* [Objective]:
Report back each line of the records that contains the string "with".

_ _ _ _ _ _ _

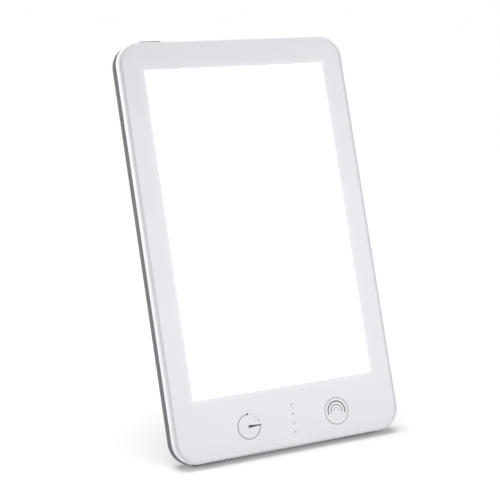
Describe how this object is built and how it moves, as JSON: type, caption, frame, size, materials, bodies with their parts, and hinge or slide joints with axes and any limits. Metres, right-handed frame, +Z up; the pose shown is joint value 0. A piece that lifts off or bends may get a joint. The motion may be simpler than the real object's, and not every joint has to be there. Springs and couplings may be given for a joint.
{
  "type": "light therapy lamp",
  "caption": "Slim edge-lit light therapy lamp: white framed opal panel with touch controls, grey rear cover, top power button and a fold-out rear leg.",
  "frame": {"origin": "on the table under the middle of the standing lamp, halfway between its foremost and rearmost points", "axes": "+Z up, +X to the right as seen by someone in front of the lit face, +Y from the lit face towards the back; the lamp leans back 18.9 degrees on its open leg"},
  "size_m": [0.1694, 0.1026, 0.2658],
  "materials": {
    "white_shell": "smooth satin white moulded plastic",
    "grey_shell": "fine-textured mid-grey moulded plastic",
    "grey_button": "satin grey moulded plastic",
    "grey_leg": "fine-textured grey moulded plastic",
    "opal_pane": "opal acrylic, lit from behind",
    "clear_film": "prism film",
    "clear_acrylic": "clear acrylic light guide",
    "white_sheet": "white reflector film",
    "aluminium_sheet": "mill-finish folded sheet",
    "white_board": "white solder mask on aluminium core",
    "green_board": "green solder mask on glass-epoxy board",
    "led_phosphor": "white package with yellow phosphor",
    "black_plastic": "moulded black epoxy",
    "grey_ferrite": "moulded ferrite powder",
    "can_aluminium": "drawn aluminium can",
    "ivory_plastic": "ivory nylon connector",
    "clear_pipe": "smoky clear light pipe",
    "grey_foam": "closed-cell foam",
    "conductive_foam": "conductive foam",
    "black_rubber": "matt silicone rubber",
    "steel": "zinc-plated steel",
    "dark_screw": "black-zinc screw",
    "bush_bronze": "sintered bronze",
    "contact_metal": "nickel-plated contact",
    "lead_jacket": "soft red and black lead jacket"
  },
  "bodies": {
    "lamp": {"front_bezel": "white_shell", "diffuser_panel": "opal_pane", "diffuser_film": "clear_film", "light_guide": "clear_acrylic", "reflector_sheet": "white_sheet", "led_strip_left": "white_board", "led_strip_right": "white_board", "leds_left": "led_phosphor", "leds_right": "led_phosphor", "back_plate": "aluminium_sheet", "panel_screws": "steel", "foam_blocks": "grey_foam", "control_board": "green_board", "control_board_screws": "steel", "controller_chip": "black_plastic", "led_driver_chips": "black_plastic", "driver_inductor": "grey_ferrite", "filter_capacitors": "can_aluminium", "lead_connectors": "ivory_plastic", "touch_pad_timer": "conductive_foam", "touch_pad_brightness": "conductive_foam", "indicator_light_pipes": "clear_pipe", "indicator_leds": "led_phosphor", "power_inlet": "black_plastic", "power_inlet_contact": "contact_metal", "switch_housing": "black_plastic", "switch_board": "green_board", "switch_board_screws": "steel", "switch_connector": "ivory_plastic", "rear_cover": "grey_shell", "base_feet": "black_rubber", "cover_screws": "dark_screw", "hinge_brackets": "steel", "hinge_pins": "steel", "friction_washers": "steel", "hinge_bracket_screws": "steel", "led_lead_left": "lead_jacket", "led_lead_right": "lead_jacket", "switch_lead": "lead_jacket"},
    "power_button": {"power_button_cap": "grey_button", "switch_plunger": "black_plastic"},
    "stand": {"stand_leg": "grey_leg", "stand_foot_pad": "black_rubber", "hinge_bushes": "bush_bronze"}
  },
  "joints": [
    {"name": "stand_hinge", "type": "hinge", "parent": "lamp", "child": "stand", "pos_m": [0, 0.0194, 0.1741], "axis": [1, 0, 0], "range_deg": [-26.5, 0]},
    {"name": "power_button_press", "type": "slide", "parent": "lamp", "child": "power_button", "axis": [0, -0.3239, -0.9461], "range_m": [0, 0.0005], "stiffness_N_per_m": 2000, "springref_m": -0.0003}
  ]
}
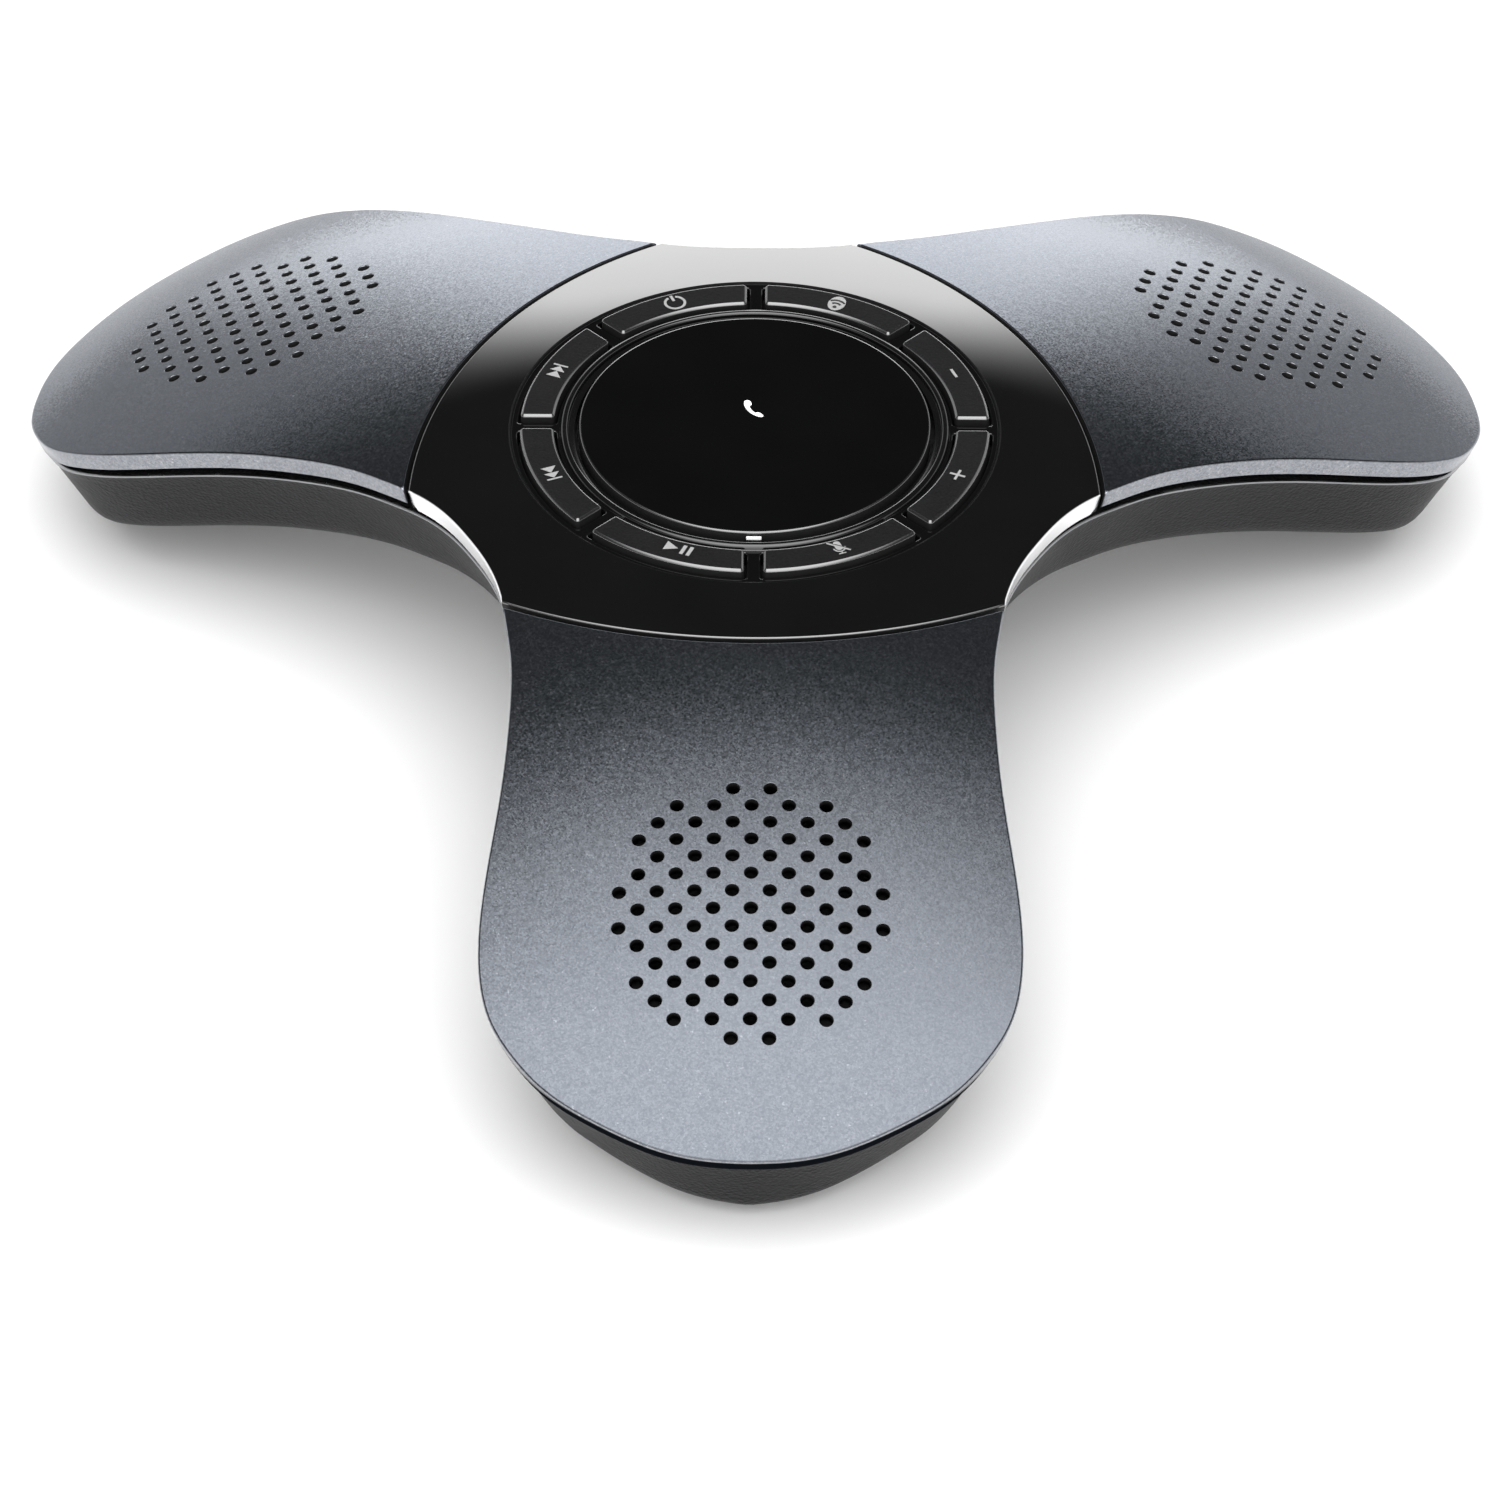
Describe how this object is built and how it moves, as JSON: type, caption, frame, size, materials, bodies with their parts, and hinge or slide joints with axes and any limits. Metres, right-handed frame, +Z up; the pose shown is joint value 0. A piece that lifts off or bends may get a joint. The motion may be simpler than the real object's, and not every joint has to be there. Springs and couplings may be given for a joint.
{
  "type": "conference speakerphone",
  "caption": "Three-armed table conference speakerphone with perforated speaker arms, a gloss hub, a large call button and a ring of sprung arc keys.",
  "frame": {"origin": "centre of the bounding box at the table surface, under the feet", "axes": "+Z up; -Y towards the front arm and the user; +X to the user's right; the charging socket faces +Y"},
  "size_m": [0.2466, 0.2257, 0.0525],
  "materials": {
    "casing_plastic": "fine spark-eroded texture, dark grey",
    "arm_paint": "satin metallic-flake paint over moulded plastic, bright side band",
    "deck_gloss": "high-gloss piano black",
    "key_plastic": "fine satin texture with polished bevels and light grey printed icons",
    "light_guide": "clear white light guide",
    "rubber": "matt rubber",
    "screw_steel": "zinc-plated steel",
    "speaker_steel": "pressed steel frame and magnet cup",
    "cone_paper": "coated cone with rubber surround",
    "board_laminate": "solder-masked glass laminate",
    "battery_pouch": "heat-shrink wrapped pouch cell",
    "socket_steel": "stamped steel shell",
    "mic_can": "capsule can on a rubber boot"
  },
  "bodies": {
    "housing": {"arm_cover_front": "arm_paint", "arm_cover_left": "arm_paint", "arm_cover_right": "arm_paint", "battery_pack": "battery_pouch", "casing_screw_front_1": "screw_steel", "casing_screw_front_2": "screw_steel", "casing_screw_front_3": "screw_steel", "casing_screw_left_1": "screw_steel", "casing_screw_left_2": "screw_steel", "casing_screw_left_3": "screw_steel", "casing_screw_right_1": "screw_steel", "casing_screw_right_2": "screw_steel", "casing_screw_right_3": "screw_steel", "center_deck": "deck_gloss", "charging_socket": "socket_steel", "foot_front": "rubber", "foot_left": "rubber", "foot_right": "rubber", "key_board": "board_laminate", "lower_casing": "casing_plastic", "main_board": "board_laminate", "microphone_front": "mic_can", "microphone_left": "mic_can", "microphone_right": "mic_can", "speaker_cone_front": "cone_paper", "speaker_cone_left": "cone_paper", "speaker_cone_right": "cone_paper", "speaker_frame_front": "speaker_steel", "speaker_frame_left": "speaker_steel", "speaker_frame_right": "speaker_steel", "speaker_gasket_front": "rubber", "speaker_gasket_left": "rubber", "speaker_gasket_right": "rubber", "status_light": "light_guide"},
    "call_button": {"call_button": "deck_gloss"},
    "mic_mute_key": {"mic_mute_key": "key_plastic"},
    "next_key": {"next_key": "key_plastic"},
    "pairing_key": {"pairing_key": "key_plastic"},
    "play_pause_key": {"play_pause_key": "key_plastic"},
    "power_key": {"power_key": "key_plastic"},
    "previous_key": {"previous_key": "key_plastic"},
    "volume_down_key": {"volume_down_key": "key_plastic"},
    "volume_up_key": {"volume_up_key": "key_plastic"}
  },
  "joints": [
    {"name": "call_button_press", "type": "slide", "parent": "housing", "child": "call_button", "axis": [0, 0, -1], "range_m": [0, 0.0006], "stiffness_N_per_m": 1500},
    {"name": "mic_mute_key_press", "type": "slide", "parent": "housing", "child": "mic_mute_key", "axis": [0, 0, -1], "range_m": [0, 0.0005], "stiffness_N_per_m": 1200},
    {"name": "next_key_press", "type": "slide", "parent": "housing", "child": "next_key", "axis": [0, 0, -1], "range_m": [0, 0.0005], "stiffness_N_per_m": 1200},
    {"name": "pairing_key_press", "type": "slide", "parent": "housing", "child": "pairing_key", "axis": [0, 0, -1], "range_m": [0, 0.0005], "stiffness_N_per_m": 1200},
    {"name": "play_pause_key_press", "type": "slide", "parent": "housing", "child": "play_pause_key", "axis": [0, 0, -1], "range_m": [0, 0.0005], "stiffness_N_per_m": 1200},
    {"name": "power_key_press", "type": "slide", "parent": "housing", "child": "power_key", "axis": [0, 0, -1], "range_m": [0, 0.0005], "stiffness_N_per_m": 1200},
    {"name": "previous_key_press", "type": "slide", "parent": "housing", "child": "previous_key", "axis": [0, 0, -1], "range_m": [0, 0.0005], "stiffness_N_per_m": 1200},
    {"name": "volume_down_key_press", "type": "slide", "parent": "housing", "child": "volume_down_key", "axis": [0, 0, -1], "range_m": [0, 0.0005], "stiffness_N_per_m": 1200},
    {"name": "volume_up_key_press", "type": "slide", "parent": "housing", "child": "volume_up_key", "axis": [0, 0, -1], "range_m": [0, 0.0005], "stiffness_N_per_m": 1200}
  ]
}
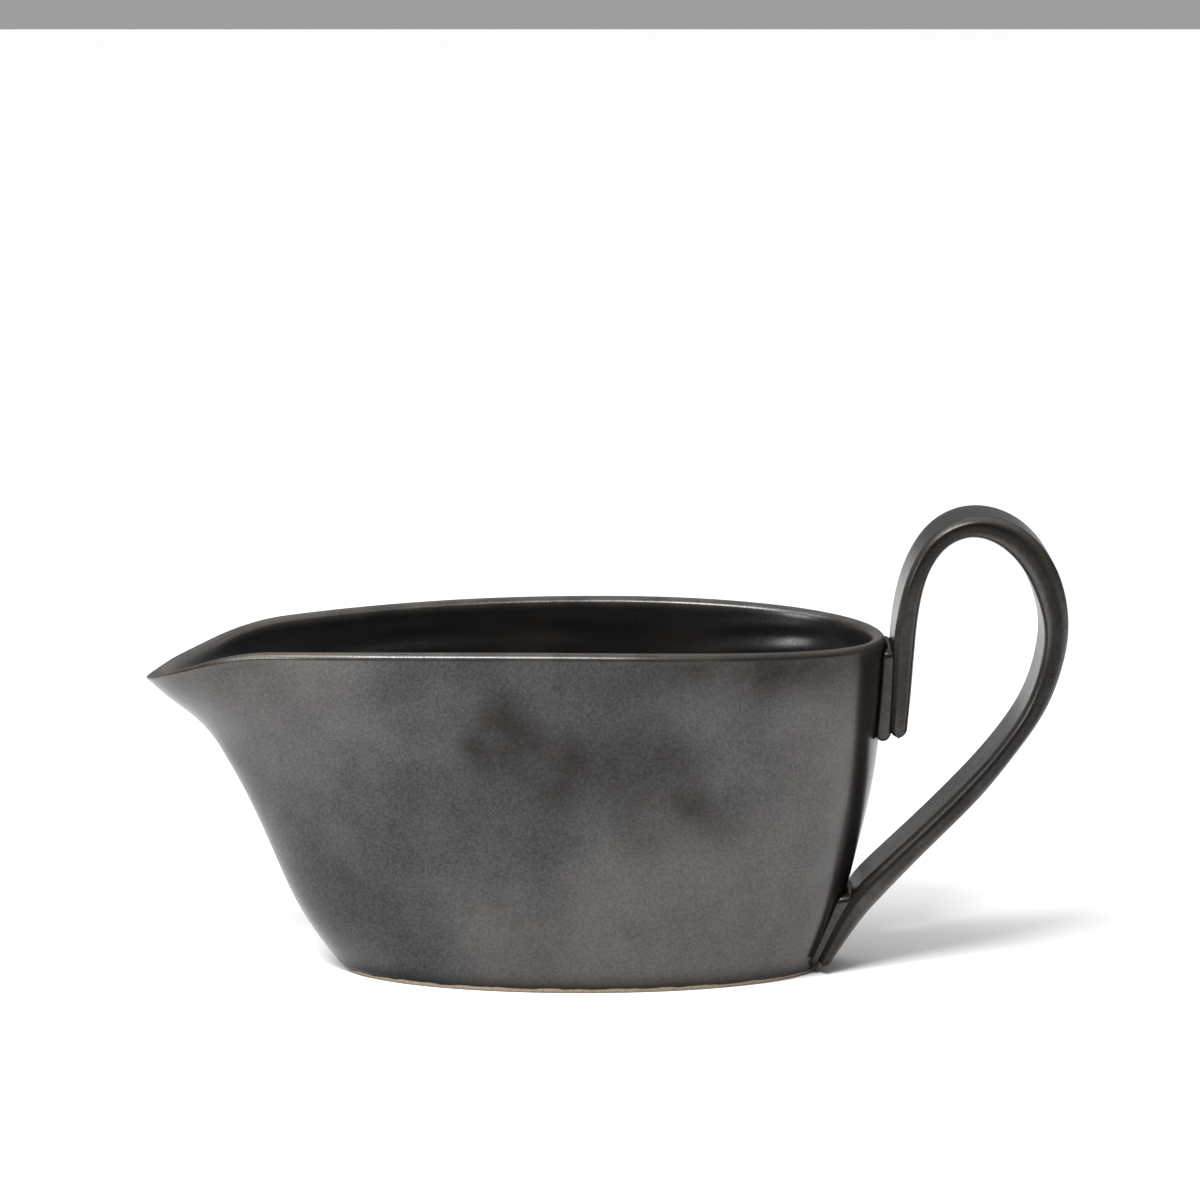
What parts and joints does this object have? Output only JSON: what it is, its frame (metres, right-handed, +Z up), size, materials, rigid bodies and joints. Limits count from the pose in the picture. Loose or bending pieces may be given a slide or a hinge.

_ _ _ _ _ _ _

* [Exercise output]:
Describe how this object is built and how it moves, as JSON: type, caption, frame, size, materials, bodies with their parts, and hinge or slide joints with axes and any limits. Metres, right-handed frame, +Z up; the pose shown is joint value 0. A piece that lifts off or bends may get a joint. The motion may be simpler than the real object's, and not every joint has to be there. Springs and couplings may be given for a joint.
  "caption": "Slim edge-lit light therapy lamp: white framed opal panel with touch controls, grey rear cover, top power button and a fold-out rear leg.",
    "led_phosphor": "white package with yellow phosphor",
Describe how this object is built and how it moves, as JSON: type, caption, frame, size, materials, bodies with their parts, and hinge or slide joints with axes and any limits. Metres, right-handed frame, +Z up; the pose shown is joint value 0. A piece that lifts off or bends may get a joint. The motion may be simpler than the real object's, and not every joint has to be there. Springs and couplings may be given for a joint.
  "caption": "Three-armed table conference speakerphone with perforated speaker arms, a gloss hub, a large call button and a ring of sprung arc keys.",
    "key_plastic": "fine satin texture with polished bevels and light grey printed icons",
    "cone_paper": "coated cone with rubber surround",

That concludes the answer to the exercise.